Most people have been in an awkward situation where they’ve done or said something in a foreign culture only to realize afterwards that it was largely offensive or hilariously inappropriate. Blushing in embarrassment, these people would do anything to take back what they said or did.
Thus, to avoid stumbling into this minefield of embarrassment and overstepping a culturally “sticky” situation, specifically in the Turkish culture, one should keep these key points in mind.
Greetings or salutations are not a chore-like deed but rather a sincere and warmhearted act among the Turkish people. Generally, if meeting for the first time, people will simply shake hands. However, close friends will kiss each cheek of the other, but this is only among the same gender. For example, a guy will rarely greet a girl this way and vice versa. In a group setting, elders are always greeted first and should be done by kissing the elder’s right hand and then placing one’s forehead on the hand immediately after.

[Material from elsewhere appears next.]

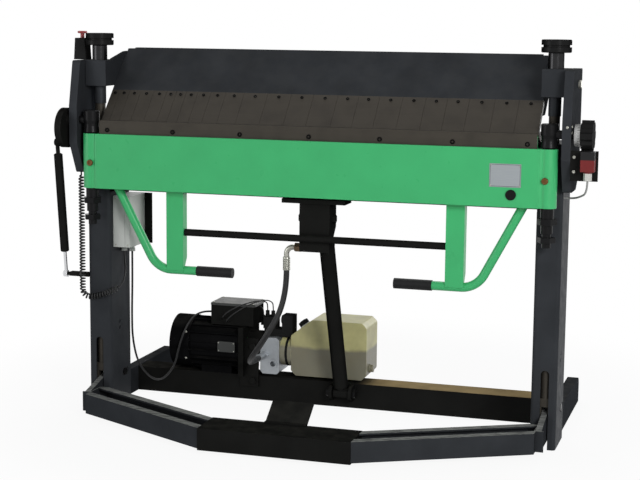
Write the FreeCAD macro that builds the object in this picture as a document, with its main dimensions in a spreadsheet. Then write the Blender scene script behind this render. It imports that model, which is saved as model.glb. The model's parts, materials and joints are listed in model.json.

The Turkish people often beat around the bush when communicating to prevent offending someone, making it somewhat like a game to try and differentiate between what they are saying and what they mean. For example, the phrase “I’m sorry; I can’t” is often used as a polite way of saying, “I really don’t want to, but I don’t want to say it to your face.” Also, when something like a cookie is offered to a Turkish person, they must refuse it at least three times before accepting it. This is to prevent them from looking greedy or desperate and is culturally expected. Furthermore, when confronting close friends, the Turkish people often speak in riddle-like sentences. For example, instead of saying, “Your dog wakes me up every morning with his loud barks,” they would say something like “Your dog’s sweet barks in the morning are like music to my ears.” If ever given a compliment, think again; it may not actually be one.
The Turkish people often share meals together, and this is a significant part of the culture. If invited to someone’s house for a meal, one must take a gift, preferably something that will add to the occasion, like a box of pastries for dessert, although a home decoration is fine as well. Additionally, the host will always load food onto everyone’s plates to display their generous hospitality. If the guest doesn’t finish everything in his plate, it implied he doesn’t appreciate the meal, which is extremely offensive to the host. After the soup, main course, and dessert, Turkish tea or Turkish coffee will be given along with some chocolate, nuts, or fruit. An evening must end with fruit as this gives the guest permission to leave.
There are also several unspoken rules that are essential when in public in Turkey. Whispering and pointing a finger are considered extremely rude, but staring is acceptable. If one blows their nose with a tissue, it is seen as very insanitary to place the used tissue back into one’s pocket or purse. Furthermore, when entering someone’s home, shoes should always be taken off. The Turkish people are very hygienic. Some women are so obsessed with having a clean house they are considered to have “the cleaning sickness.” This is when they are so engrossed with having a clean house that they clean their house all day, every day. Thus, if one does not remove his shoes when visiting, he is indirectly telling the host the house is dirty, an extreme offense. Finally, children are almost worshiped in Turkey. Every adult has candy in his pocket or her purse to give to any children he or she meets during the day.
Hopefully these pointers will assist in avoiding those uncomfortable situations in the Turkish culture and eliminate a person’s desire to become invisible or hide under a rug. A final note: any late night singing in the shower episodes, especially “Let it Go,” are like birds chirping merrily in the spring–or are they?